Re: [PATCH 10/13] x86/irq: Limit IOAPIC and MSI domains' affinity without IR

From: David Woodhouse <dwmw2@infradead.org>
To: Thomas Gleixner <tglx@linutronix.de>, x86@kernel.org
Cc: iommu <iommu@lists.linux-foundation.org>,
	kvm <kvm@vger.kernel.org>,
	linux-hyperv@vger.kernel.org, Paolo Bonzini <pbonzini@redhat.com>
Subject: Re: [PATCH 10/13] x86/irq: Limit IOAPIC and MSI domains' affinity without IR
Date: Wed, 07 Oct 2020 16:46:10 +0100	[thread overview]
Message-ID: <2f09a1f97d97e638e90c6eca3ebeebb4be852f58.camel@infradead.org> (raw)
In-Reply-To: <87d01u3vo6.fsf@nanos.tec.linutronix.de>

[-- Attachment #1: Type: text/plain, Size: 2879 bytes --]

On Wed, 2020-10-07 at 17:25 +0200, Thomas Gleixner wrote:
> It's clearly how the hardware works. MSI has a message store of some
> sorts and if the entry is enabled then the MSI chip (in PCI or
> elsewhere) will send exactly the message which is in that message
> store. It knows absolutely nothing about what the message means and how
> it is composed. The only things which MSI knows about is whether the
> message address is 64bit wide or not and whether the entries are
> maskable or not and how many entries it can store.
> 
> Software allocates a message target at the underlying irq domain (vector
> or remap) and that underlying irq domain defines the properties.
> 
> If qemu emulates it differently then it's qemu's problem, but that does
> not make it in anyway something which influences the irq domain
> abstractions which are correctly modeled after how the hardware works.
> 
> > Not really the important part to deal with right now, either way.
> 
> Oh yes it is. We define that upfront and not after the fact.

The way the hardware works is that something handles physical address
cycles to addresses in the (on x86) 0xFEExxxxx range, and turns them
into actual interrupts on the appropriate CPU — where the APIC ID and
vector (etc.) are directly encoded in the bits of the address and the
data written. That compatibility x86 APIC MSI format is where the 8-bit 
(or 15-bit) limit comes from.

Then interrupt remapping comes along, and now those physical address
cycles are actually handled by the IOMMU — which can either handle the
compatibility format as before, or use a different format of
address/data bits and perform a lookup in its IRTE table.

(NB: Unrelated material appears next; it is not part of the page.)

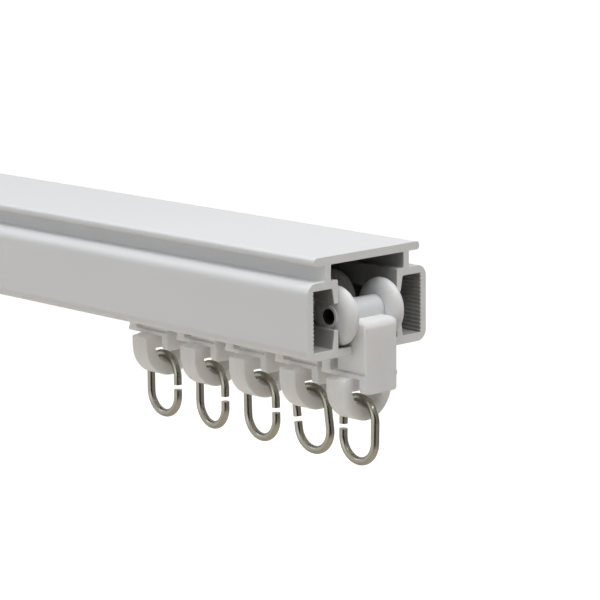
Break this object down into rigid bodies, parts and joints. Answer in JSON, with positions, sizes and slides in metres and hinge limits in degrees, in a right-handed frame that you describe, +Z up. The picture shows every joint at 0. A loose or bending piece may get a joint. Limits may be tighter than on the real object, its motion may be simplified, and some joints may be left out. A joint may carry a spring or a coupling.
{
  "type": "curtain track with roller trolleys",
  "caption": "Short length of ceiling curtain track, an aluminium extrusion with a running channel, and roller trolleys that each carry an open wire ring.",
  "frame": {"origin": "the middle of the track's flat top, which lies against the ceiling", "axes": "+X along the track to its open end with the trolleys, +Y across it, +Z up to the ceiling"},
  "size_m": [0.2546, 0.04, 0.0541],
  "materials": {
    "white_track_paint": "white satin powder coat",
    "white_hanger_plastic": "moulded, satin",
    "white_wheel_plastic": "moulded, smooth",
    "white_pin_plastic": "moulded, smooth",
    "ring_nickel": "satin nickel plate"
  },
  "bodies": {
    "track": {"track": "white_track_paint"},
    "trolley_1": {"hanger_1": "white_hanger_plastic", "axle_1": "white_pin_plastic"},
    "wheel_left_1": {"wheel_left_1": "white_wheel_plastic"},
    "wheel_right_1": {"wheel_right_1": "white_wheel_plastic"},
    "ring_1": {"ring_1": "ring_nickel"},
    "trolley_2": {"hanger_2": "white_hanger_plastic", "axle_2": "white_pin_plastic"},
    "wheel_left_2": {"wheel_left_2": "white_wheel_plastic"},
    "wheel_right_2": {"wheel_right_2": "white_wheel_plastic"},
    "ring_2": {"ring_2": "ring_nickel"},
    "trolley_3": {"hanger_3": "white_hanger_plastic", "axle_3": "white_pin_plastic"},
    "wheel_left_3": {"wheel_left_3": "white_wheel_plastic"},
    "wheel_right_3": {"wheel_right_3": "white_wheel_plastic"},
    "ring_3": {"ring_3": "ring_nickel"},
    "trolley_4": {"hanger_4": "white_hanger_plastic", "axle_4": "white_pin_plastic"},
    "wheel_left_4": {"wheel_left_4": "white_wheel_plastic"},
    "wheel_right_4": {"wheel_right_4": "white_wheel_plastic"},
    "ring_4": {"ring_4": "ring_nickel"},
    "trolley_5": {"hanger_5": "white_hanger_plastic", "axle_5": "white_pin_plastic"},
    "wheel_left_5": {"wheel_left_5": "white_wheel_plastic"},
    "wheel_right_5": {"wheel_right_5": "white_wheel_plastic"},
    "ring_5": {"ring_5": "ring_nickel"}
  },
  "joints": [
    {"name": "trolley_1_slide", "type": "slide", "parent": "track", "child": "trolley_1", "axis": [1, 0, 0], "range_m": [-0.03, 0]},
    {"name": "wheel_left_1_spin", "type": "hinge", "parent": "trolley_1", "child": "wheel_left_1", "pos_m": [0.1218, 0, -0.0155], "axis": [0, 1, 0], "continuous": true},
    {"name": "wheel_right_1_spin", "type": "hinge", "parent": "trolley_1", "child": "wheel_right_1", "pos_m": [0.1218, 0, -0.0155], "axis": [0, 1, 0], "continuous": true},
    {"name": "ring_1_swing", "type": "hinge", "parent": "trolley_1", "child": "ring_1", "pos_m": [0.1218, 0, -0.03695], "axis": [1, 0, 0], "range_deg": [-100, 100]},
    {"name": "trolley_2_slide", "type": "slide", "parent": "trolley_1", "child": "trolley_2", "axis": [1, 0, 0], "range_m": [-0.03, 0.00115]},
    {"name": "wheel_left_2_spin", "type": "hinge", "parent": "trolley_2", "child": "wheel_left_2", "pos_m": [0.10495, 0, -0.0155], "axis": [0, 1, 0], "continuous": true},
    {"name": "wheel_right_2_spin", "type": "hinge", "parent": "trolley_2", "child": "wheel_right_2", "pos_m": [0.10495, 0, -0.0155], "axis": [0, 1, 0], "continuous": true},
    {"name": "ring_2_swing", "type": "hinge", "parent": "trolley_2", "child": "ring_2", "pos_m": [0.10495, 0, -0.03695], "axis": [0.9994, 0.0349, 0], "range_deg": [-100, 100]},
    {"name": "trolley_3_slide", "type": "slide", "parent": "trolley_2", "child": "trolley_3", "axis": [1, 0, 0], "range_m": [-0.03, 0.0031]},
    {"name": "wheel_left_3_spin", "type": "hinge", "parent": "trolley_3", "child": "wheel_left_3", "pos_m": [0.08615, 0, -0.0155], "axis": [0, 1, 0], "continuous": true},
    {"name": "wheel_right_3_spin", "type": "hinge", "parent": "trolley_3", "child": "wheel_right_3", "pos_m": [0.08615, 0, -0.0155], "axis": [0, 1, 0], "continuous": true},
    {"name": "ring_3_swing", "type": "hinge", "parent": "trolley_3", "child": "ring_3", "pos_m": [0.08615, 0, -0.03695], "axis": [0.9994, -0.0349, 0], "range_deg": [-100, 100]},
    {"name": "trolley_4_slide", "type": "slide", "parent": "trolley_3", "child": "trolley_4", "axis": [1, 0, 0], "range_m": [-0.03, 0.0033]},
    {"name": "wheel_left_4_spin", "type": "hinge", "parent": "trolley_4", "child": "wheel_left_4", "pos_m": [0.06715, 0, -0.0155], "axis": [0, 1, 0], "continuous": true},
    {"name": "wheel_right_4_spin", "type": "hinge", "parent": "trolley_4", "child": "wheel_right_4", "pos_m": [0.06715, 0, -0.0155], "axis": [0, 1, 0], "continuous": true},
    {"name": "ring_4_swing", "type": "hinge", "parent": "trolley_4", "child": "ring_4", "pos_m": [0.06715, 0, -0.03695], "axis": [0.9962, -0.0872, 0], "range_deg": [-100, 100]},
    {"name": "trolley_5_slide", "type": "slide", "parent": "trolley_4", "child": "trolley_5", "axis": [1, 0, 0], "range_m": [-0.03, 0.0036]},
    {"name": "wheel_left_5_spin", "type": "hinge", "parent": "trolley_5", "child": "wheel_left_5", "pos_m": [0.04785, 0, -0.0155], "axis": [0, 1, 0], "continuous": true},
    {"name": "wheel_right_5_spin", "type": "hinge", "parent": "trolley_5", "child": "wheel_right_5", "pos_m": [0.04785, 0, -0.0155], "axis": [0, 1, 0], "continuous": true},
    {"name": "ring_5_swing", "type": "hinge", "parent": "trolley_5", "child": "ring_5", "pos_m": [0.04785, 0, -0.03695], "axis": [0.9998, -0.0175, 0], "range_deg": [-100, 100]}
  ]
}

The PCI MSI domain, HPET, and even the IOAPIC are just the things out
there on the bus which might perform those physical address cycles. And
yes, as you say they're just a message store sending exactly the
message that was composed for them. They know absolutely nothing about
what the message means and how it is composed.

It so happens that in Linux, we don't really architect the software
like that. So each of the PCI MSI domain, HPET, and IOAPIC have their
*own* message composer which has the same limits and composes basically
the same messages as if it was *their* format, not dictated to them by
the APIC upstream. And that's what we're both getting our panties in a
knot about, I think.

It really doesn't matter that much to the underlying generic irqdomain
support for limited affinities. Except that you want to make the
generic code support the concept of a child domain supporting *more*
CPUs than its parent, which really doesn't make much sense if you think
about it. But it isn't that hard to do, and if it means we don't have
to argue any more about the x86 hierarchy not matching the hardware
then it's a price worth paying. 

[-- Attachment #2: smime.p7s --]
[-- Type: application/x-pkcs7-signature, Size: 5174 bytes --]